Hotel Antunović is 8km (5 miles) from Zagreb’s city centre and has 210 rooms and suites, with rates to suit a variety of budgets. Dining options are equally diverse with a self-service restaurant, Mediterranean eatery and pastry shop all on site. The eighth-floor spa and pool command panoramic views over Zagreb.

Hotel Dubrovnik

With a hard-to-beat location - off the main Bana Jelačića square - this 266-room Zagreb hotel also boasts a small fitness centre and an Italian restaurant. The glass building is a city landmark and the meeting place for businessmen and business travellers.

Palace Hotel

The old dame of hotels in Zagreb, Palace Hotel still oozes the old-fashioned charm that once made it the city’s best.
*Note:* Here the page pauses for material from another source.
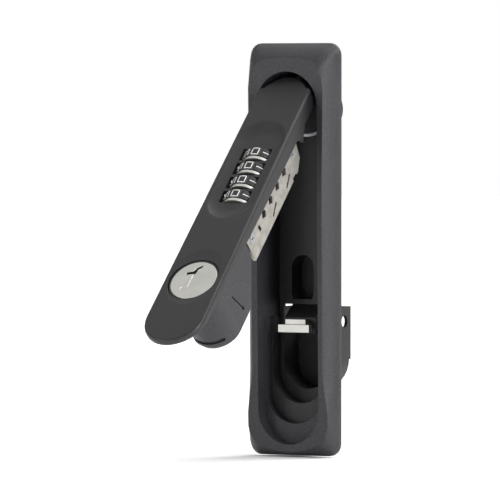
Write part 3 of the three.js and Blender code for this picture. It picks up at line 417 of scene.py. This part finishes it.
def cassette_fixing(node, name):
    """A low round head with a cross pressed into it, its floor painted black as the shade down the cross.
    """
    piece = trimmed_copy(node, name)
    low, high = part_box(node)
    outer = high.x if high.x > 0 else low.x
    middle = (low + high) / 2
    for turn in CROSS_TURNS:
        cutter = bar(CROSS_BAR, turn)
        cutter.data.transform(Matrix.Translation(Vector((outer, middle.y, middle.z))))
        apply_modifier(piece, "BOOLEAN", object=cutter, operation="DIFFERENCE", solver="EXACT")
        bpy.data.objects.remove(cutter)
    finish_edges(piece, 0.07)
    dress(piece, FINISH[SLOT_OF[node]], nylon)
    # Painted shade: the cross's floor takes the black nylon, in place of the shadow down a deeper cross.
    for face in piece.data.polygons:
        sunk = abs(outer) - abs(face.center.x)
        if CROSS_SHADE_FLOOR[0] < sunk < CROSS_SHADE_FLOOR[1] and abs(face.normal.x) > 0.9:
            face.material_index = 1
    settle(piece, node)


# Where the keyway's faces lie that are painted black as its shade: how far behind the face, and how near
# the key's axis.
KEYWAY_SHADE_DEPTH = (0.33 * MM, 1.0 * MM)
KEYWAY_SHADE_REACH = 9 * MM


def key_face(node, name):
    """The key's face and plug, with painted shade, black, in the keyway's slit so that its slit reads
    from the front.
    """
    piece = trimmed_copy(node, name)
    finish_edges(piece, 0.14)
    dress(piece, satin_nickel, nylon)
    into = HANDLE.inverted()
    centre = into @ Vector(JOINTS["key_turn"]["pos_m"])
    front = min((into @ v.co).y for v in piece.data.vertices)
    # Painted shade: the slit's faces take the black nylon, in place of the shadow down a deep keyway.
    for face in piece.data.polygons:
        place = into @ face.center
        deep = place.y - front
        around = math.hypot(place.x - centre.x, place.z - centre.z)
        if KEYWAY_SHADE_DEPTH[0] < deep < KEYWAY_SHADE_DEPTH[1] and around < KEYWAY_SHADE_REACH:
            face.material_index = 1
    settle(piece, node)


key_face("key_plug", "key_plug_face")

for side in ("right", "left"):
    for place in (1, 2):
        cassette_fixing(f"cassette_rivet_{place}_{side}", f"cassette_rivet_head_{place}_{side}")


# --- Code wheels with their numerals ------------------------------------------------------------

WHEEL_RADIUS = 7.6 * MM
NUMERAL_TALL = 2.9 * MM
NUMERAL_WIDE = 3.2 * MM
STROKE = 0.2 * MM
STROKE_PARTS = 4
INK = 0.035 * MM

# Each numeral as strokes in a box one wide and one tall.
BOX = [(0, 0), (1, 0), (1, 1), (0, 1), (0, 0)]
STROKES = {
    0: [BOX],
    1: [[(0.5, 0), (0.5, 1)]],
    2: [[(0, 1), (1, 1), (1, 0.5), (0, 0.5), (0, 0), (1, 0)]],
    3: [[(0, 1), (1, 1), (1, 0), (0, 0)], [(0.2, 0.5), (1, 0.5)]],
    4: [[(0, 1), (0, 0.45), (1, 0.45)], [(0.75, 1), (0.75, 0)]],
    5: [[(1, 1), (0, 1), (0, 0.5), (1, 0.5), (1, 0), (0, 0)]],
    6: [[(1, 1), (0, 1), (0, 0), (1, 0), (1, 0.5), (0, 0.5)]],
    7: [[(0, 1), (1, 1), (0.4, 0)]],
    8: [BOX, [(0, 0.5), (1, 0.5)]],
    9: [[(0, 0), (1, 0), (1, 1), (0, 1), (0, 0.5), (1, 0.5)]],
}


def numeral(digit, angle, axis, along):
    """One numeral, wrapped round the wheel at its angle, its foot towards the handle's right side."""
    curve = bpy.data.curves.new("numeral", "CURVE")
    curve.dimensions = "3D"
    curve.bevel_depth = STROKE
    curve.bevel_resolution = 2
    curve.use_fill_caps = True
    # Each stroke is cut into short parts, so that it bends with the wheel.
    for stroke in STROKES[digit]:
        closed = stroke[0] == stroke[-1]
        points = stroke[:-1] if closed else stroke
        fine = []
        for i, start in enumerate(points):
            end = points[(i + 1) % len(points)]
            if i + 1 == len(points) and not closed:
                fine.append(start)
                break
            run, rise = end[0] - start[0], end[1] - start[1]
            shares = [k / STROKE_PARTS for k in range(STROKE_PARTS)]
            fine += [(start[0] + run * share, start[1] + rise * share) for share in shares]
        spline = curve.splines.new("POLY")
        spline.points.add(len(fine) - 1)
        spline.use_cyclic_u = closed
        for point, (u, v) in zip(spline.points, fine):
            point.co = ((u - 0.5) * NUMERAL_WIDE, (v - 0.5) * NUMERAL_TALL, 0, 1)
    drawn = bpy.data.objects.new("numeral", curve)
    bpy.context.scene.collection.objects.link(drawn)
    only(drawn)
    bpy.ops.object.convert(target="MESH")
    flat = bpy.context.active_object
    for vertex in flat.data.vertices:
        turn = angle - vertex.co.y / WHEEL_RADIUS
        reach = WHEEL_RADIUS + vertex.co.z * INK / STROKE
        out, front = reach * math.sin(turn), reach * math.cos(turn)
        vertex.co = (axis.x + out, axis.y - front, along + vertex.co.x)
    return flat


def code_wheel(number):
    """One code wheel with ten printed numerals round it."""
    node = f"code_wheel_{number}"
    piece = trimmed_copy(node, f"code_wheel_ring_{number}")
    finish_edges(piece, 0.18)
    dress(piece, wheel_nylon)
    into = HANDLE.inverted()
    local = [into @ v.co for v in piece.data.vertices]
    lows = [min(v[i] for v in local) for i in range(3)]
    highs = [max(v[i] for v in local) for i in range(3)]
    axis = Vector(((lows[0] + highs[0]) / 2, (lows[1] + highs[1]) / 2, 0))
    along = (lows[2] + highs[2]) / 2
    numerals = [numeral(d, math.tau * d / DIGITS, axis, along) for d in range(DIGITS)]
    bpy.ops.object.select_all(action="DESELECT")
    for item in numerals:
        item.select_set(True)
    bpy.context.view_layer.objects.active = numerals[0]
    bpy.ops.object.join()
    ring = bpy.context.active_object
    ring.data.transform(HANDLE)
    dress(ring, white_ink)
    bpy.ops.object.select_all(action="DESELECT")
    ring.select_set(True)
    piece.select_set(True)
    bpy.context.view_layer.objects.active = piece
    bpy.ops.object.join()
    settle(piece, node)


for number in WHEELS:
    code_wheel(number)


# --- Floor, lights and camera -------------------------------------------------------------------


FLOOR_RADIUS = 6
FLOOR_GAP = 0.5 * MM


def make_floor():
    """A wide pale floor just under the object."""
    under = (0, 0, cad_box[0][2] - FLOOR_GAP)
    bpy.ops.object.select_all(action="DESELECT")
    bpy.ops.mesh.primitive_circle_add(
        vertices=96, radius=FLOOR_RADIUS, fill_type="NGON", location=under
    )
    floor = bpy.context.active_object
    floor.name = "studio_floor"
    made, tree, coords, shader = start_material("pale_painted_floor")
    drift = add(tree, "ShaderNodeTexNoise", Vector=(coords, "Object"), Scale=1.5, Detail=2.0)
    colour = add(
        tree,
        "ShaderNodeMix",
        {"data_type": "RGBA"},
        Factor=(drift, "Fac"),
        _6=linear("#f4f4f4"),
        _7=linear("#fafafa"),
    )
    wire(tree, colour, 2, shader, "Base Color")
    shader.inputs["Roughness"].default_value = 0.8
    floor.data.materials.append(made)


def make_light(name, place, size, power):
    """A white softbox that faces the object, its size in metres and its power in watts."""
    data = bpy.data.lights.new(name, "AREA")
    data.shape = "RECTANGLE"
    data.size, data.size_y = size
    data.energy = power
    lamp = bpy.data.objects.new(name, data)
    bpy.context.scene.collection.objects.link(lamp)
    lamp.location = place
    lamp.rotation_euler = (-Vector(place)).to_track_quat("-Z", "Y").to_euler()


def make_world():
    """White at the horizon, dim a little above it, and bright towards the ceiling, like a large
    overhead softbox."""
    world = bpy.data.worlds.new("studio")
    bpy.context.scene.world = world
    world.use_nodes = True
    tree = world.node_tree
    back = tree.nodes["Background"]
    coords = add(tree, "ShaderNodeTexCoord")
    parts = add(tree, "ShaderNodeSeparateXYZ", Vector=(coords, "Generated"))
    ramp = add(tree, "ShaderNodeValToRGB", Fac=(parts, "Z"))
    # From the horizon to straight up: the height, and the brightness there.
    stops = [(0.0, 1.0), (0.05, 1.0), (0.1, 0.3), (0.45, 0.3), (0.75, 0.8), (1.0, 0.85)]
    points = ramp.color_ramp.elements
    while len(points) < len(stops):
        points.new(0.5)
    for point, (place, value) in zip(points, stops):
        point.position = place
        point.color = (value, value, value, 1)
    tree.links.new(ramp.outputs["Color"], back.inputs["Color"])
    back.inputs["Strength"].default_value = 1.0


def make_sun():
    """A very soft downward light, as from a bright ceiling."""
    data = bpy.data.lights.new("ceiling_bounce", "SUN")
    data.energy = 3.0
    data.angle = math.radians(50)
    lamp = bpy.data.objects.new("ceiling_bounce", data)
    bpy.context.scene.collection.objects.link(lamp)
    lamp.rotation_euler = Vector((-0.3, -0.55, -0.8)).to_track_quat("-Z", "Y").to_euler()


# The camera stands to the object's right and a touch above it, far off for a flat perspective.
AZIMUTH = math.radians(29.0)
ELEVATION = math.radians(1.5)
DISTANCE = 2.4
# How far its aim lies to the left of the object's origin and below it, and how wide it sees there.
SIDE_STEP = 0.0188
DOWN_STEP = 0.0003
VIEW_WIDTH = 0.20025
SENSOR_MM = 36


def make_camera():
    """The camera, aimed a little left of the object."""
    right = Vector((math.cos(AZIMUTH), math.sin(AZIMUTH), 0))
    back = Vector(
        (
            math.sin(AZIMUTH) * math.cos(ELEVATION),
            -math.cos(AZIMUTH) * math.cos(ELEVATION),
            math.sin(ELEVATION),
        )
    )
    data = bpy.data.cameras.new("camera")
    data.sensor_width = SENSOR_MM
    data.lens = SENSOR_MM * DISTANCE / VIEW_WIDTH
    data.clip_start = 0.05
    data.clip_end = 50
    camera = bpy.data.objects.new("camera", data)
    bpy.context.scene.collection.objects.link(camera)
    target = -SIDE_STEP * right + Vector((0, 0, -DOWN_STEP))
    camera.location = target + DISTANCE * back
    camera.rotation_euler = (-back).to_track_quat("-Z", "Y").to_euler()
    bpy.context.scene.camera = camera


make_floor()
make_world()
make_sun()
make_light("left_softbox", (-1.5, -2.0, 0.9), (0.7, 1.0), 11)
make_light("right_softbox", (1.9, -0.5, 0.6), (0.5, 1.4), 26)
make_camera()
bpy.context.scene.view_settings.view_transform = "Standard"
Opened in 1891, it’s Zagreb’s first luxury hotel, and the decadent elegance of the Habsburg Empire still reigns in the plush rooms. Front rooms have fabulous views of the park, so try to get one of those for beauty in and outside.

Esplanade Zagreb

This grand 1920s hotel in Zagreb was originally built for travellers on the Orient Express and has hosted royalty, artists and politicians in its many years. It remains the epitome of old-fashioned luxury and Art Deco elegance, with 209 plush rooms, fine-dining restaurant (one of the city’s best), health club and business centre.

Hotel Ilica

With a good, central location and rooms decorated in a rich (sometimes kitsch) style, complete with red drapes, gilded details and large paintings, Hotel Ilica is great if you like to have peace and quiet, but still be in the middle of things. It’s a small hotel in Zagreb, which means the service is friendly and personal.

Hotel Jagerhorn

Founded in 1827, Jagerhorn is the city’s oldest standing hotel. After the full refurbishment in 2015 it has become one of the most luxurious places to stay in Zagreb. Whether you like to enjoy a drink by the fountain or relax in spacious rooms, Jagerhorn is an oasis of style and comfort.